Анна Матвеева

Фонтанка.ру Петербургская газета , 2011

В Мраморном дворце открылась выставка Александра Тихомирова – советского художника, который на работе писал портреты Ленина, а для души – картины-притчи.

Александр Тихомиров почти тридцать лет занимался производством портретов Ленина. Он рисовал Ленина при Сталине, при Хрущеве и при Брежневе. Ну и других партийных деятелей включая текущего генсека КПСС. Это была его работа: с 1949 по 1976 год Тихомиров трудился художником на Московском комбинате декоративного искусства. Комбинат конвейерным методом выпускал плакаты для наглядной агитации, потом их размещали на улицах Москвы. Там Тихомиров, в частности, поставил мировой рекорд – создал самый большой в истории портрет Ленина. Холст размером 42 на 22 метра по праздникам вывешивали на фасаде сталинской высотки – здания МИДа.

Ничего этого на выставке, открывшейся в Русском музее, нет. В залах Мраморного дворца висят совсем другие картины. Их Тихомиров писал в свободное от Ленина время и практически не выставлял. Они были нужны ему для себя, «для души». По вечерам и выходным официозный плакатист-декоративщик снимал маску. Под маской скрывался художник-сказитель. На выставке пять десятков холстов и рисунков. Тихомиров – ученик Александра Осмеркина, одного из членов объединения «Бубновый валет», – десятилетиями выкристаллизовывал свою манеру, но «бубнововалетское» влияние заметно в его поздних вещах ничуть не меньше, чем в ученических. К 60-м его картины уже несут все характерные черты, которым живописец не изменит до смерти: торжественно-мрачноватый колорит – красный, багровый, глубокий синий, черный. Резкие, с силой вычерченные линии.
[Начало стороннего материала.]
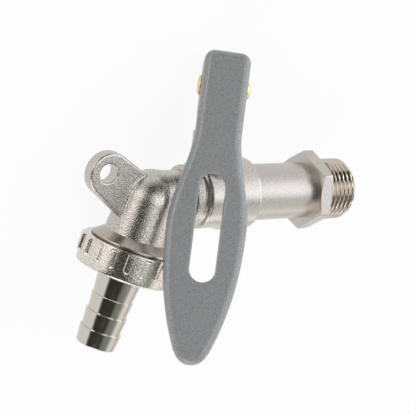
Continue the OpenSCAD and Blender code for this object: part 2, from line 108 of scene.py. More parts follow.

Густые рельефные мазки, краска, застывающая выпуклыми жгутами и узлами. И люди.

Люди – единственное, что Тихомиров считал достойным внимания. Точнее, не люди, а персонажи. Каждая его картина – притча, действо, которое художник разыгрывает на холсте, как режиссер на сцене. Не случайно большинство его героев – актеры, шуты, паяцы, петрушки. Люди в масках, люди в гриме, профессия которых – веселить и ужасать, дарить публике вымысел, в сердце которого спрятана правда. Так он и говорил: «Шут – принадлежность общества, именно он говорит правду в лицо». Театр, балаган, его магия завораживали Тихомирова. Завораживало и то, как эта магия рассеивается: его актеры, акробаты, клоуны, не смыв грим, садятся за скудный стол, перекидываются в карты, отправляются в дорогу.

Сама живопись Тихомирова до мозга костей театральна: ему бы не вождей штамповать с понедельника по пятницу, а оформлять спектакли, рисовать декорации. У него всё черечур, всё слишком выразительно. Если свет – то огонь, если тень – то беспросветно черная, если жест – то с надрывом, если голос – то крик. Глядя на картину 1958 года, которая называется «Крик», инстинктивно хочется прикрыть уши руками: даже классик Мунк не так орет краской. У Тихомирова тут натуральный вопль, разверстое живописное «мясо», килограммы краски, с размаху брошенной на холст и застывшей окаменевшим водоворотом. Каждая картина – прежде всего сюжет, каждый сюжет – непременно драма: «Одержимый», «Изгнанник», «Жертва».

Такая надрывная психологичность – не редкость в советской «чуть левой» живописи 1960-80-х. Творческая интеллигенция после работы желала говорить о смысле жизни. На уровень собственно философии она не замахивалась: философия была марксистско-ленинской научной, а вот искания высших смыслов и прочие рассуждения о судьбе и душе – те самые, которые следующим, более циничным поколением были уничижительно названы «духовкой и нетленкой» – оказались для членов творческих союзов настоящей отдушиной. Притча и метафора стали главным выразительным средством и в литературе от Стругацких до Айтматова, и в театре, и – в живописи Александра Тихомирова.

Выставка приурочена к 95-летию художника. Жизнь Тихомирова была долгой: родившийся в Баку за год до революции, он умер в Москве в 1995-м. Никогда не входил ни в какие художественные движения, никогда не был борцом или диссидентом. Вся история советского неофициального искусства с его бульдозерными выставками и квартирными вернисажами прошла мимо него. Ему было уютней в театре собственного духа. Там он был режиссером, который сам создавал своих актеров и не нуждался в зрителях.